— start of Data block —

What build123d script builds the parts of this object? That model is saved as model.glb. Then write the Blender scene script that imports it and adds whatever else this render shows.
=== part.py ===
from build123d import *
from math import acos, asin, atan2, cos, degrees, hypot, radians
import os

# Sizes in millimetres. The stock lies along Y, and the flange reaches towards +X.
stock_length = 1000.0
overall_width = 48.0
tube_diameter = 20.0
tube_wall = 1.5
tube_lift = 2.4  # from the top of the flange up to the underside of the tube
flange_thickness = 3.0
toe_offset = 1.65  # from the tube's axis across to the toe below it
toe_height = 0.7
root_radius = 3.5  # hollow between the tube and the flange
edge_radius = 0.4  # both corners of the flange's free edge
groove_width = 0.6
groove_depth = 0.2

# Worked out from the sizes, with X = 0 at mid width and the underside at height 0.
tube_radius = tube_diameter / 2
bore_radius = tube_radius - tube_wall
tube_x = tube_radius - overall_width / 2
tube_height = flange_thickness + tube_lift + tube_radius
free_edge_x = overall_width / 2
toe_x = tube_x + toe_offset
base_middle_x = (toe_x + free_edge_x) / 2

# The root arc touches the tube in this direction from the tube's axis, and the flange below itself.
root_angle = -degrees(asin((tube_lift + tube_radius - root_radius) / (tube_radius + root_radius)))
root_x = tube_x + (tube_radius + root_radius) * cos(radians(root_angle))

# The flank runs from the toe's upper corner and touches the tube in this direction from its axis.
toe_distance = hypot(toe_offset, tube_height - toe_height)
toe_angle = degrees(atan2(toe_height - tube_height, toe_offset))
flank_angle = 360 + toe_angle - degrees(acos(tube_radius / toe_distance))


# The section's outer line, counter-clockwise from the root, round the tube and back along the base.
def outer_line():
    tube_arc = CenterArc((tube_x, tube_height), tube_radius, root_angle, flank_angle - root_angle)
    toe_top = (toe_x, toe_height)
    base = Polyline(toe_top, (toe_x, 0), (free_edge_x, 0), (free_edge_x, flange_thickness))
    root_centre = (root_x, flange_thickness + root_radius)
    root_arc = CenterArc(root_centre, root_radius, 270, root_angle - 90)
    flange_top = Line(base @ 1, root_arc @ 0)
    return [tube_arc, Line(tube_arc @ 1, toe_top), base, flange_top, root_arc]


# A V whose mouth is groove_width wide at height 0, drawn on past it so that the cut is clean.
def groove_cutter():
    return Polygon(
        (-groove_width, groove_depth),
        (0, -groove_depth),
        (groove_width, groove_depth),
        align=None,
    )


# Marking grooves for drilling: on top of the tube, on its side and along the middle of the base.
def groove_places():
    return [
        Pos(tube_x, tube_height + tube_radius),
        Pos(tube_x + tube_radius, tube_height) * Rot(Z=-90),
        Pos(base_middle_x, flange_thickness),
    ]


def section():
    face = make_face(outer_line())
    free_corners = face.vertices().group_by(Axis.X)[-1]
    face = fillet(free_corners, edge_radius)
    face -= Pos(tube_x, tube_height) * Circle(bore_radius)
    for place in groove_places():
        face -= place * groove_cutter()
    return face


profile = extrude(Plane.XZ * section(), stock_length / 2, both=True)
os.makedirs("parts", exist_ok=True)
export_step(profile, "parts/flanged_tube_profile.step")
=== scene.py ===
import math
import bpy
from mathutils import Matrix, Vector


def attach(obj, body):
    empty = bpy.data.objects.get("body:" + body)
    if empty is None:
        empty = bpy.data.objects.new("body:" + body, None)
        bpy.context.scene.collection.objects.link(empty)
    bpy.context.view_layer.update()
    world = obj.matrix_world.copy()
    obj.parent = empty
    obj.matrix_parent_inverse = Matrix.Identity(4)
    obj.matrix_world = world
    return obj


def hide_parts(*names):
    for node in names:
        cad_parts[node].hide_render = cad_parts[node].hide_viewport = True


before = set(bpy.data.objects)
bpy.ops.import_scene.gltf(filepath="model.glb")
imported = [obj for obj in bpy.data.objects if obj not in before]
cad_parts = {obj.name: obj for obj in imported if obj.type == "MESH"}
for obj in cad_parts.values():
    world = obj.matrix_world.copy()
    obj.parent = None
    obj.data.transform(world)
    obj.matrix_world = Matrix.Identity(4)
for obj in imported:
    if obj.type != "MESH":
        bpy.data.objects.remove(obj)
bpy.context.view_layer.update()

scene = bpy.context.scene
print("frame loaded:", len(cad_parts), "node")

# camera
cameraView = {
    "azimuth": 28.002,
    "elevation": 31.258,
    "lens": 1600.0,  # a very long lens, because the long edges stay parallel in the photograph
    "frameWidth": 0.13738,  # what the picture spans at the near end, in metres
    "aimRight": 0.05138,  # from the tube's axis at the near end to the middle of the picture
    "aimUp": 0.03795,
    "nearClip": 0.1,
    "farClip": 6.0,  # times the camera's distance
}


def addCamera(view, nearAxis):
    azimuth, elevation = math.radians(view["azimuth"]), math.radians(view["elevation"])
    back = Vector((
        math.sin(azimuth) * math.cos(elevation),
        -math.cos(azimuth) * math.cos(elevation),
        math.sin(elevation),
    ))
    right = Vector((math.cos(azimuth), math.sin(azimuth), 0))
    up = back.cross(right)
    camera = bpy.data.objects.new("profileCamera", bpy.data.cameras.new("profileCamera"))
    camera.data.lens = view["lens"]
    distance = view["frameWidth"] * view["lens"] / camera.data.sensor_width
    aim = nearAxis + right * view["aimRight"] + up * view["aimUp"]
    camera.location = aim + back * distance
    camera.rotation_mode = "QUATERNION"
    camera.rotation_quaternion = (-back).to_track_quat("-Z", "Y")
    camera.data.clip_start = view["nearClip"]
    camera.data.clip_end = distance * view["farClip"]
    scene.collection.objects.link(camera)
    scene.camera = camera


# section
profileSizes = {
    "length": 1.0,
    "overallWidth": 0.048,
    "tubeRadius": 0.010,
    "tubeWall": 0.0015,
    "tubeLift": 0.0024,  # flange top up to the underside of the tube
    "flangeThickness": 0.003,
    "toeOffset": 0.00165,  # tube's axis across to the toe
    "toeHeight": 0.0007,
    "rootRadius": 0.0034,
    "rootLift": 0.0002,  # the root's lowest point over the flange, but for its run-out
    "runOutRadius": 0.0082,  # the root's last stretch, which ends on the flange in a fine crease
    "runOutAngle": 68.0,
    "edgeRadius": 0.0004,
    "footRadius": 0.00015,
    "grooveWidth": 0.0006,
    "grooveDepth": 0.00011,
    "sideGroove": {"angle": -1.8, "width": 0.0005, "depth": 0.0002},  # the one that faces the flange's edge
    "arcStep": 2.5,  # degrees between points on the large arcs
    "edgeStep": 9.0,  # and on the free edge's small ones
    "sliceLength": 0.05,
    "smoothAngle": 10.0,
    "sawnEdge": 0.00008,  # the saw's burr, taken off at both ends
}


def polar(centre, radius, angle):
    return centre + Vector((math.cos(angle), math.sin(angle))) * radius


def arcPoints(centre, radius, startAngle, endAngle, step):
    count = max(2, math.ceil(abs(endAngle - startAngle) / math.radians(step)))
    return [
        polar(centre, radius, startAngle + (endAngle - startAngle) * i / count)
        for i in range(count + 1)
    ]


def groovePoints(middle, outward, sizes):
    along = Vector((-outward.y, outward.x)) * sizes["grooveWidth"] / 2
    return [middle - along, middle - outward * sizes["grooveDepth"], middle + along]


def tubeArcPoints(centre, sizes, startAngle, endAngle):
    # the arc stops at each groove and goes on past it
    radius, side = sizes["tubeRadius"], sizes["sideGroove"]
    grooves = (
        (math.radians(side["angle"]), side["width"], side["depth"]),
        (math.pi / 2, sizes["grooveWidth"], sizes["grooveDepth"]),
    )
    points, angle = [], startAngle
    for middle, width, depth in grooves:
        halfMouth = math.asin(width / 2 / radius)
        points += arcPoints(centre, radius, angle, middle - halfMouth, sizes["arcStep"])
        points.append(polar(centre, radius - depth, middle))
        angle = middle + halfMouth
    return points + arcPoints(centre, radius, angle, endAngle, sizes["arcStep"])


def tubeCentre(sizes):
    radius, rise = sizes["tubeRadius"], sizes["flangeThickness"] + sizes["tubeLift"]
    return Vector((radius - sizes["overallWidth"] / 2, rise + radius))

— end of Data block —

Exercise task: Starting at the line that contains "profile = extrude(Plane.XZ" and ending at the line that contains "bpy.data.objects.remove(obj)", repeat each line exactly, both ends included, and nothing else.

Expected answer:
profile = extrude(Plane.XZ * section(), stock_length / 2, both=True)
os.makedirs("parts", exist_ok=True)
export_step(profile, "parts/flanged_tube_profile.step")
=== scene.py ===
import math
import bpy
from mathutils import Matrix, Vector


def attach(obj, body):
    empty = bpy.data.objects.get("body:" + body)
    if empty is None:
        empty = bpy.data.objects.new("body:" + body, None)
        bpy.context.scene.collection.objects.link(empty)
    bpy.context.view_layer.update()
    world = obj.matrix_world.copy()
    obj.parent = empty
    obj.matrix_parent_inverse = Matrix.Identity(4)
    obj.matrix_world = world
    return obj


def hide_parts(*names):
    for node in names:
        cad_parts[node].hide_render = cad_parts[node].hide_viewport = True


before = set(bpy.data.objects)
bpy.ops.import_scene.gltf(filepath="model.glb")
imported = [obj for obj in bpy.data.objects if obj not in before]
cad_parts = {obj.name: obj for obj in imported if obj.type == "MESH"}
for obj in cad_parts.values():
    world = obj.matrix_world.copy()
    obj.parent = None
    obj.data.transform(world)
    obj.matrix_world = Matrix.Identity(4)
for obj in imported:
    if obj.type != "MESH":
        bpy.data.objects.remove(obj)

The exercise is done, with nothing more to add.